I did not expect a low-key little drama like *When Life Gives You Tangerines* would affect me so deeply. But it did — quietly, almost stealthily. It did not give me plot twists or screaming avowals of love. It gave me something far more powerful instead: peace, warmth, and a weird kind of healing I did not even realize I was lacking.


What the Story Meant to Me

The movie follows Ha Eun-ji as she goes back to Jeju Island when her life in Seoul appears to collapse around her. She doesn't have the grand dream anymore. She's exhausted, confused, and sick of herself. When she inherits her grandmother's neglected tangerine orchard, she doesn't do it because she wants to — she does it because she has nowhere else to be.

And I could relate to her.

I've felt that same pressure before — to succeed, to make people proud, to keep going even when my heart is shattering. There were moments in the drama when Eun-ji would just sit in the orchard, silently crying. Not because something awful had just happened to her — but because she finally had enough peace to let go.That broke me into tears. Because I've had those kinds of days too — when the world outside was asking too much, and all I needed was a quiet place to feel again.


How It Puts Korean Culture — and My Own


In Korean society, like in Bangladesh, success is everything. Young people are expected to achieve, be perfect, and bring honor to the family. Failure isn’t just personal — it feels shameful, like you’ve disappointed everyone. When Eun-ji comes back home, people criticize her. They gossip. She's a failure. This resonated with me because in Bangladeshi society, the same thing happens. A girl who goes to the city and "fails" may be gossiped about, criticized, or silently pitied. But what impressed me most was the way the drama slowly turns this on its head. The orchard, the quietness of nature, the friendship of old friends — these make her (and me) understand that life need not be noisy and action-packed to be significant. Silently growing tangerines can at times be more potent than shouting about your success.


We have that deep connection to nature and the countryside in Bangladesh too. And we're losing it, gradually, to urbanization. *When Life Gives You Tangerines* reminded me of my grandparents' village and how the pace of life permeated there — not slowly, but serenely. And how healing needn't be dramatic. Sometimes it only needs room. This drama is so different from other K-dramas like *Start-Up* or *Itaewon Class*. Those are ambition-driven, self-justifying, do-whatever-it-takes-to-win dramas. And I love them too—they're inspiring and exciting. But *When Life Gives You Tangerines* is about what you do when your dream shatters, and all you are left with is silence… and yourself. It reminded me so much of *My Liberation Notes* — that crazy yearning to just *breathe*. No hope, no worry. Just the mere act of being, slowly, silently.

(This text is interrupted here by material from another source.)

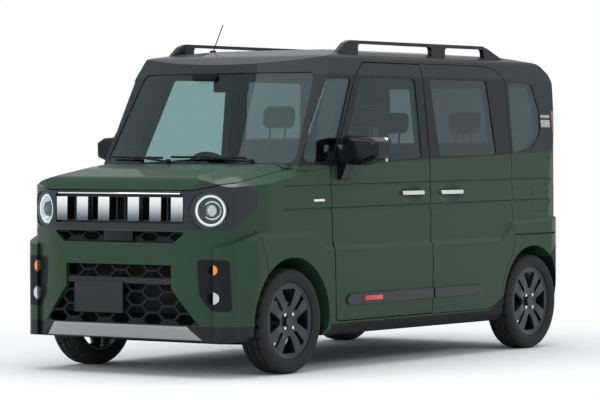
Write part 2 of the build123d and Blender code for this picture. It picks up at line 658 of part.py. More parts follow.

Why Korea Makes Stories Like This — And Why We Need Them

Korea is a high-stress society — high competition, long hours, silent struggles. But TV shows like this are slowly permitting people to give themselves permission to get off the treadmill. To be able to say, "It's okay not to be okay." I feel that's what we all need — in Korea, in Bangladesh, everywhere. Even in my own culture, we don't discuss sorrow. We conceal our pain. We smile when our heart is breaking. This melodrama taught me that it is alright to slow down. That it is not weakness to be tired. That life will sometimes give you not lemons — but tangerines. Sweeter. Easier. Still full of life.


*Tangerine* didn't give me a story — it gave me something comforting and compassionate. It was like having a friend put a reassuring hand on my shoulder and say, *"You can rest. You can heal."*

And in a world that so often demands too much of us, that kind of story is a gift — and a rarity.